We were ticking along quite nicely until we went to Morocco in April. Chicken was unavoidable. Chicken couscous, chicken tagine, chicken roasted on a spit - you get the drift. Then we came back to Toronto and work was hectic etc. etc. and now is the time to get motivated go back to thoughtfully preparing meals without meat again. Well, actually just not being lazy about food in general and making sure the cupboards and fridge are stocked is a main priority right now that requires effort. We need to move the last from the "effort" category to "habit" category. My two main weak points are breakfast and lunch. It is hard enough trying to get myself to the office (see previous post - yep still doing the same job), let alone getting breakfast and lunch sorted. End up wasting so much money on less than stellar cuisine at the establishments around work.
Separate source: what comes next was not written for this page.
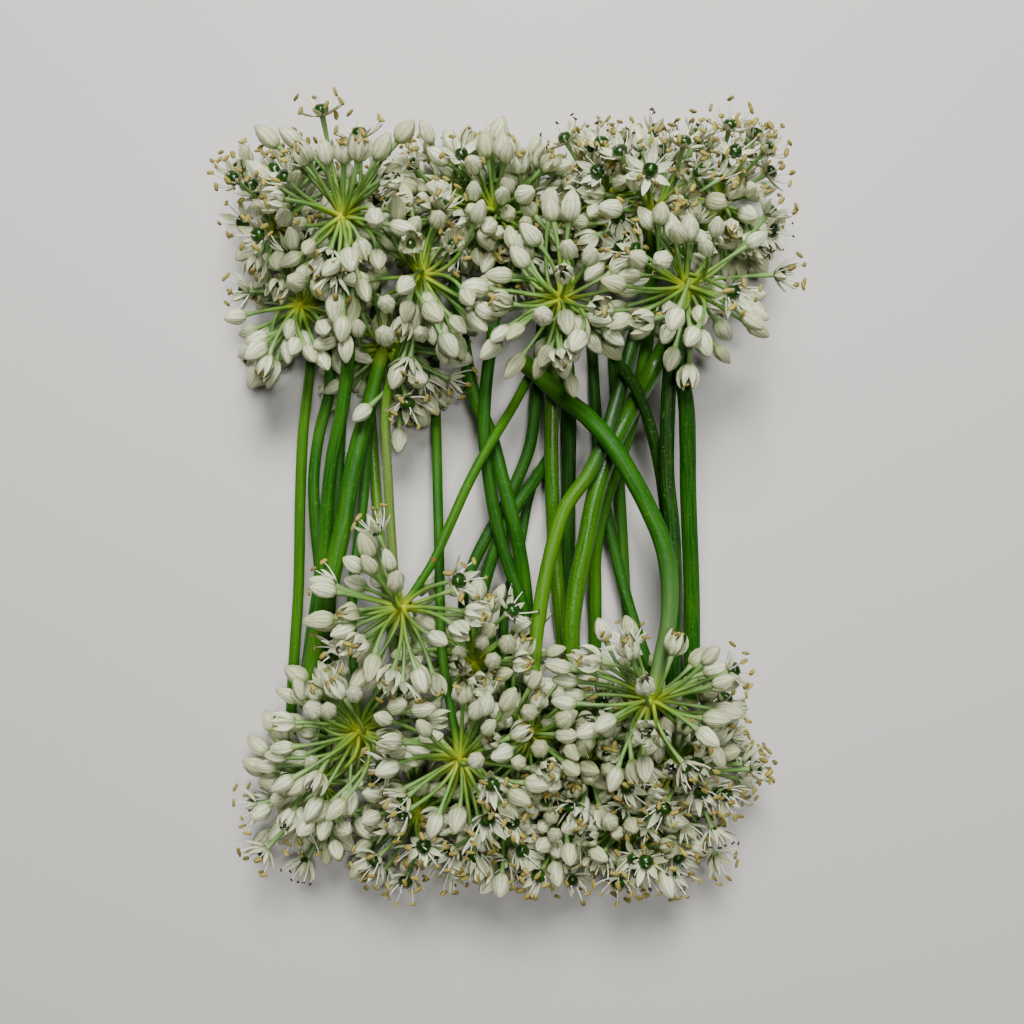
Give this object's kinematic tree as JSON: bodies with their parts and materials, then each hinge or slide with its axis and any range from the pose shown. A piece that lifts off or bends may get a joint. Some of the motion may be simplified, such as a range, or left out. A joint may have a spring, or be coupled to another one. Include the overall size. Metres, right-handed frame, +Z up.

I am guilty of constantly craving a juicy hamburger. I had one yesterday. With a chocolate milkshake. The two do not cancel each other out to make a salad, as one person (the hamburger instigator) put it yesterday. But, "We must be the change we wish to see in the world," as Ghandi said. So I soldier on.

I finished the book. So now what? How do I effect change? I'm not satisfied simply by changing my own thought and behaviour patterns with regards to this issue. What is the next step? I'm putting that out into the blogosphere to see what comes back.